David Bailey

Personal information
- Born: March 17, 1945 Toronto, Ontario, Canada
- Died: August 27, 2022 (aged 77) London, Ontario, Canada
- Spouse: Barbara Bailey
- Children: 3

Medal record
Men's Athletics
Representing Canada
Pan American Games
| Bronze medal – third place | 1967 Winnipeg | 1.500 metres |
World University Games
| Silver medal – second place | 1967 Tokyo | 1.500 metres |

= David Bailey (pharmacologist) =

Canadian runner and pharmacologist (1945–2022)

David George Bailey (March 17, 1945 – August 27, 2022) was a Canadian track and field athlete, and subsequently a recognized pharmacologist, who pioneered the research of grapefruit–drug interactions.

==Athletic career==
Bailey represented Canada at the 1968 Summer Olympics in the men's 1,500 metres. He was the first Canadian to run the mile in less than 4 minutes (3:59.1) in San Diego, CA on June 11, 1966 and the first Canadian to run the mile in less than 4 minutes in Canada (3:57.7) in Toronto on July 22, 1967. A resident of North York, Ontario, he won the bronze medal in this event at the 1967 Pan American Games and the silver medal in this event at the 1967 World University Games. He was two-time Canadian Universities Track and Field Athlete of Year (1965, 1967) and two-time inductee into the University of Toronto Sports Hall of Fame (individually 1998 and team 2003). He was a member of 9 Canadian national track and field teams, competing at:
- World University Games, Budapest 1965,
- Commonwealth Games, Kingston, Jamaica, 1966,
- Pan American Games, Winnipeg, 1967,
- Commonwealth vs. USA, Los Angeles, 1967,
- World University Games, Tokyo 1967,
- Pre-Olympic Games, Mexico City, 1967,
- Soviet Union Tour, 1968,
- European Tour, 1968,
- Olympic Games, Mexico City, 1968.

==Academic career==
Bailey completed undergraduate studies in Pharmacy (1968) and graduate work in Pharmacology (M.Sc. 1970; Ph.D. 1973) at the University of Toronto. After post-doctoral training in Pharmacology at the University of Saskatchewan and work in drug development for the pharmaceutical industry, he returned to academia in 1986 at the University of Western Ontario, Canada. He was a full Professor in the Departments of Physiology & Pharmacology and Medicine. His research focused on mechanistic and translational clinical pharmacological investigations related to drug interactions.

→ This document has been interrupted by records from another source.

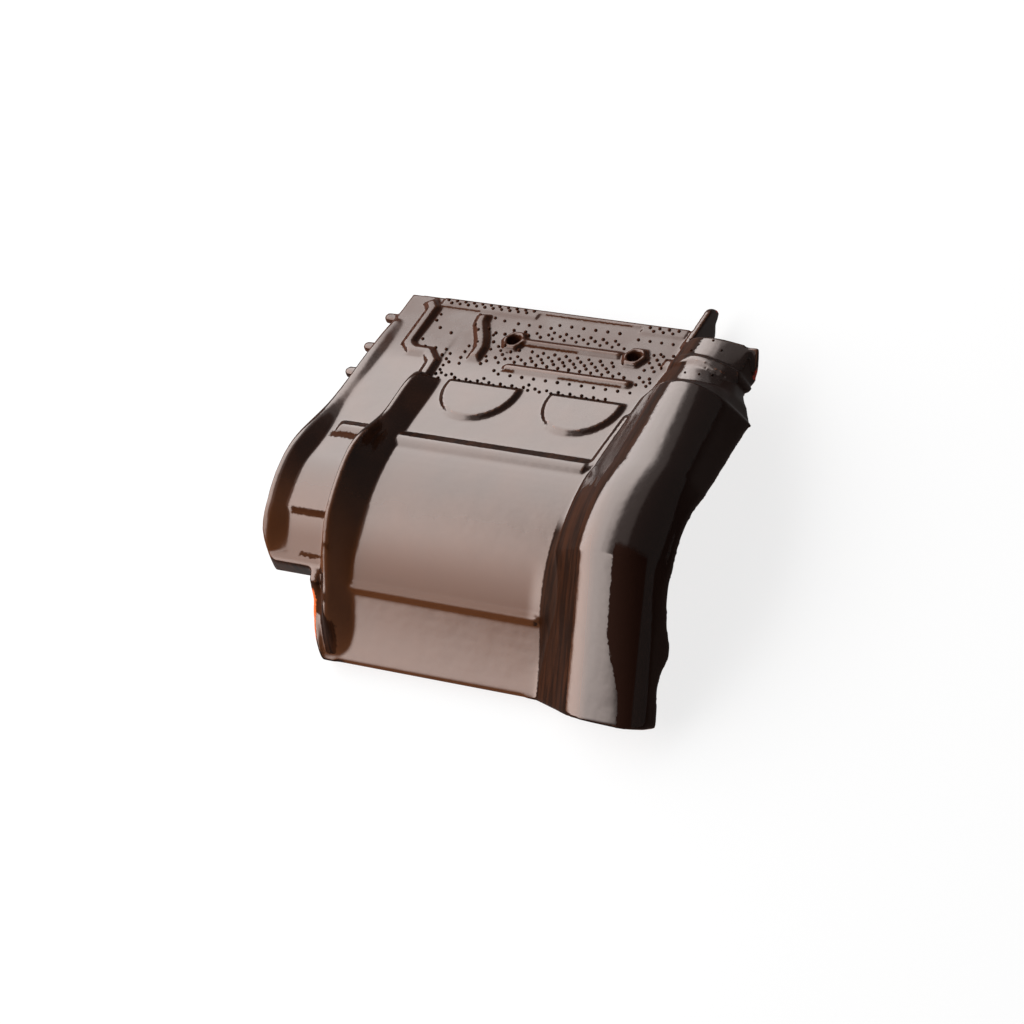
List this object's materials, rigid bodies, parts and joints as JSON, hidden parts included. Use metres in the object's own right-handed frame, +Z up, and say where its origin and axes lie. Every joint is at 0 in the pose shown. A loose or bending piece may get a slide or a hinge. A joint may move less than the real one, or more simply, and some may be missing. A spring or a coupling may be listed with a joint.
{
  "type": "interlocking roof tile, kinked across its middle",
  "caption": "Glazed clay interlocking roof tile with a kink across the middle, one roll along one side and a ribbed side lock along the other.",
  "frame": {"origin": "centre of the bounding box in X and Y, on the level surface that the tile rests on", "axes": "+X from the side lock to the roll, +Y up the slope to the head edge, +Z up, with the tile lying at rest on its nibs and tail"},
  "size_m": [0.2718, 0.2676, 0.0798],
  "materials": {
    "glazed_clay": "gloss"
  },
  "bodies": {
    "root": {"roof_tile": "glazed_clay"}
  },
  "joints": []
}
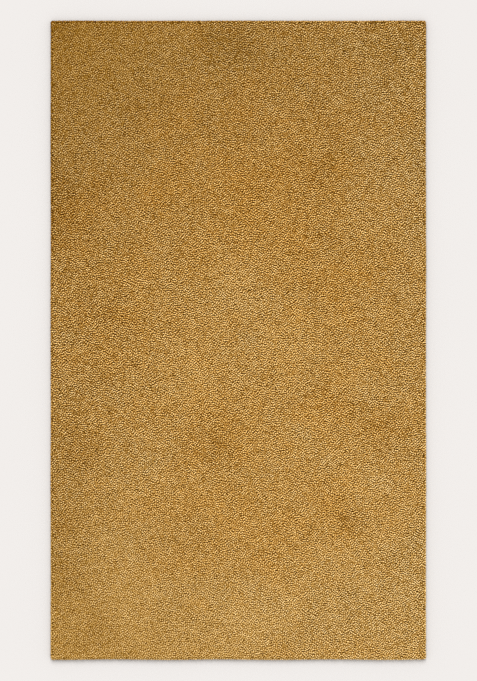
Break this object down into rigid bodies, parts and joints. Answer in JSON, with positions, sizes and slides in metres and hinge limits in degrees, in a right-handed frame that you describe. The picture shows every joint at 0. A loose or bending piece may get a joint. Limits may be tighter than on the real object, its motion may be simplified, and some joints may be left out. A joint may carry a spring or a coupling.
{
  "type": "wool rug",
  "caption": "Plain rectangular wool rug, a flat floor covering whose short, dense cut pile rounds over its four straight edges.",
  "frame": {"origin": "middle of the rug's flat underside, on the surface it lies on", "axes": "+X across the rug's width, +Y along its length (up in the picture), +Z out of the pile"},
  "size_m": [0.9, 1.532, 0.0148],
  "materials": {
    "wool_pile": "dense cut pile of mustard-ochre wool, matt, with soft lighter and darker patches where the nap lies"
  },
  "bodies": {
    "root": {"rug": "wool_pile"}
  },
  "joints": []
}
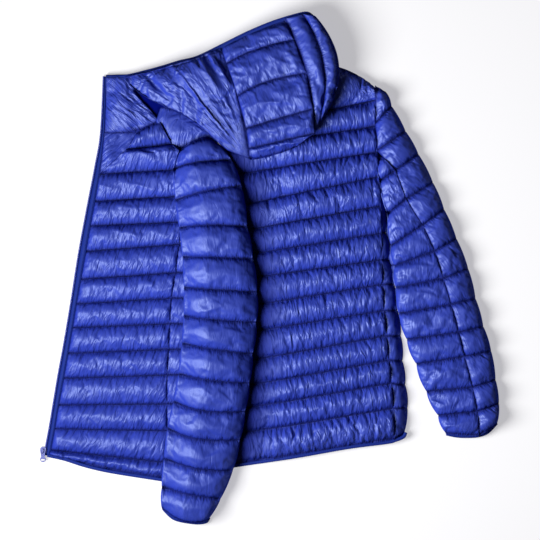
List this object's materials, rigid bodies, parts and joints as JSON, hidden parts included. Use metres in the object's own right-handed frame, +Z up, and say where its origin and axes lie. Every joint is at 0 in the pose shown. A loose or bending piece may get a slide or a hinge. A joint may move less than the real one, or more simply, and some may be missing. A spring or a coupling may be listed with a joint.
{
  "type": "puffer jacket",
  "caption": "Light hooded puffer jacket laid flat with its back up, one front opened out and a sleeve laid over it; the zip's pull tab swings.",
  "frame": {"origin": "on the surface the jacket lies on, under the middle of its outline", "axes": "+Y from the hem towards the hood, +X towards the garment's right sleeve as it lies, +Z up from the surface"},
  "size_m": [0.8221, 0.9126, 0.0616],
  "materials": {
    "shell_fabric": "glossy woven nylon shell, quilted over loose fill",
    "binding_tape": "knitted elastic binding, matt",
    "zip_tape": "woven zip tape, matt",
    "zip_plastic": "coil zip teeth, dyed",
    "slider_enamel": "zip slider and pull tab, enamelled"
  },
  "bodies": {
    "jacket": {"back": "shell_fabric", "front_left": "shell_fabric", "side_left": "shell_fabric", "yoke_left": "shell_fabric", "collar_left": "shell_fabric", "shoulder_left": "shell_fabric", "front_right": "shell_fabric", "side_right": "shell_fabric", "sleeve_left_under": "shell_fabric", "sleeve_left_top": "shell_fabric", "sleeve_right_under": "shell_fabric", "sleeve_right_outer": "shell_fabric", "sleeve_right_inner": "shell_fabric", "hood_under": "shell_fabric", "hood_left": "shell_fabric", "hood_centre": "shell_fabric", "hood_right": "shell_fabric", "hood_binding": "binding_tape", "hem_binding_left": "binding_tape", "hem_binding_back": "binding_tape", "cuff_binding_left": "binding_tape", "cuff_binding_right": "binding_tape", "zip_tape_left": "zip_tape", "zip_tape_right": "zip_tape", "zip_chain_left": "zip_plastic", "zip_slider": "slider_enamel"},
    "pull_tab": {"zip_pull": "slider_enamel"}
  },
  "joints": [
    {"name": "pull_tab_swing", "type": "hinge", "parent": "jacket", "child": "pull_tab", "pos_m": [-0.4055, -0.326, 0.00815], "axis": [-1, 0, 0], "range_deg": [0, 150]}
  ]
}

Bailey's notable publication of grapefruit–drug interactions has been cited more than 300 times. Grapefruit decreased drug metabolism in humans, which likely represented the first clinical example of a food producing such an effect. Clinically, the concern is that a single judicious amount of grapefruit ingested even many hours beforehand would noticeably boost oral drug bioavailability and cause overdose toxicity. Research findings have demonstrated that grapefruit produced a clinically relevant interaction with more than 40 medications. Formal product information for a number of highly prescribed or essential medications now warn about the risk of a grapefruit-induced adverse drug interaction. A label stating, "Do NOT take with Grapefruit Juice" is often affixed to prescription vials.

Bailey's research was prominently discussed in such prestigious journals as Nature Medicine and the New England Journal of Medicine. A review article of his on the topic of grapefruit–drug interactions was republished in a special 2004 Anniversary Edition of the British Journal of Clinical Pharmacology, which reprinted only 14 publications that were considered of major importance over the past 30 years. A research study in the elderly received the William B Abrams Award from the American Society for Clinical Pharmacology & Therapeutics (1999). Bailey was the recipient of the Senior Investigator Award from the Canadian Society for Clinical Pharmacology (2005). Moreover, this research is now well known to the public through numerous articles in the lay press. Some were in the most influential and trusted publications including The New York Times (March 21, 2006), National Geographic (March 2007) and the Wall Street Journal (November 27, 2007). Thus, this research has received significant scientific, clinical and mainstream stature.

In later years, Bailey shifted the focus of his research slightly to assessing the effect of fruit juices on other potentially important mechanisms of drug absorption. Research found that grapefruit and other juices (orange and apple) inhibited a specific intestinal drug uptake transporter (organic anion transporting polypeptide 1A2; OATP1A2) to diminish oral drug absorption discernibly in humans. The initial publication in 2002, which has been cited more than 100 times, supported a new model of intestinal drug absorption and novel mechanism of food-drug interactions. Bailey showed that the major flavonoid in grapefruit, naringin, was an important clinically active inhibitor of intestinal OATP1A2. This appeared to be the first example of a single dietary constituent modulating drug transport in humans.

Bailey died in London, Ontario on August 27, 2022, at the age of 77.